Für den 1983 neu gegründeten Theaterverein Isen, der jedes Jahr mindestens ein neues Stück herausbringt, ist „Honig im Kopf“ auch in technischer Hinsicht Neuland. Die aufwendig inszenierte, multimediale Bühnenfassung kommt trotz ihrer 26 Szenen und einer Vielzahl an Handlungsschauplätzen ohne große und störende Umbauten aus. Seit Sommer 2018 laufen die Planungen, im Herbst 2018 wurden die externen Szenenbilder erstellt, im Januar 2019 begann die harte Probenphase. Im März wechselte die Truppe vom Seilerwirt in Burgrain in den Isener Gasthof Klement, um dort auf jener Bühne zu proben, auf der auch die Aufführungen stattfinden werden.
„Das Stück ist sehr probenintensiv“, sagt Rainer Annuscheit. Es steckt enorm viel Arbeit dahinter, der Teufel verbirgt sich im Detail. Zweimal in der Woche treten die Akteure an. Die meisten von ihnen wohnen in der näheren Umgebung, zwei der Laienschauspieler kommen nach der Arbeit extra aus München angereist.

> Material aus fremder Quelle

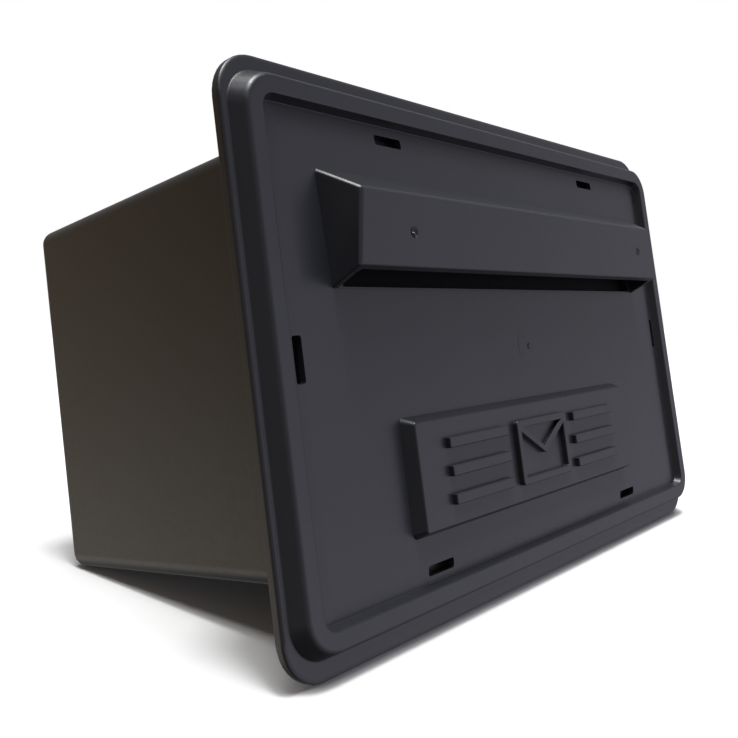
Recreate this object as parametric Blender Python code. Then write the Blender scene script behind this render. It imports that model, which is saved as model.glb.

Videoclips als Live-Szenen
Die Bühnenumsetzung des Films hat von den Machern viel an Kreativität abverlangt. Für einzelne Szenen wurden an Außenschauplätzen Videoclips gedreht, die dann mittels Beamer fließend in Live-Szenen auf der Bühne übergehen. Und so kommt es, dass die Bühnenbilder mit wohlbekannten Schauplätzen aus Isen gemischt werden und dem einheimischen Publikum wohl so manches überraschte „Ah!“ entlocken wird.
So wird der italienische Wirt Giovanni Vetrano am Tresen seines zum „Nobelhotel“ umfunktionierten Lokals „Ciao Italia“ als Rezeptionist zu sehen sein. Oder die Isener Ärztin und Erzähl-Künstlerin Dr. Carmen Däumer als Kinderärztin eine kleine (Film-)Rolle übernehmen. Günter Paukner wird als Bahnangestellter zu sehen sein – wobei als Spielort das Rathaus als Bahnstation herhalten musste.
Die beiden Hauptrollen Amandus und Tilda übernimmt ein Team, das besonders auf emotionaler Ebene glaubhaft zusammenspielen dürfte. Zumindest bei den Proben war die Bande spürbar, die beide vereint: Franz und Sylvia Drasch sind Vater und Tochter.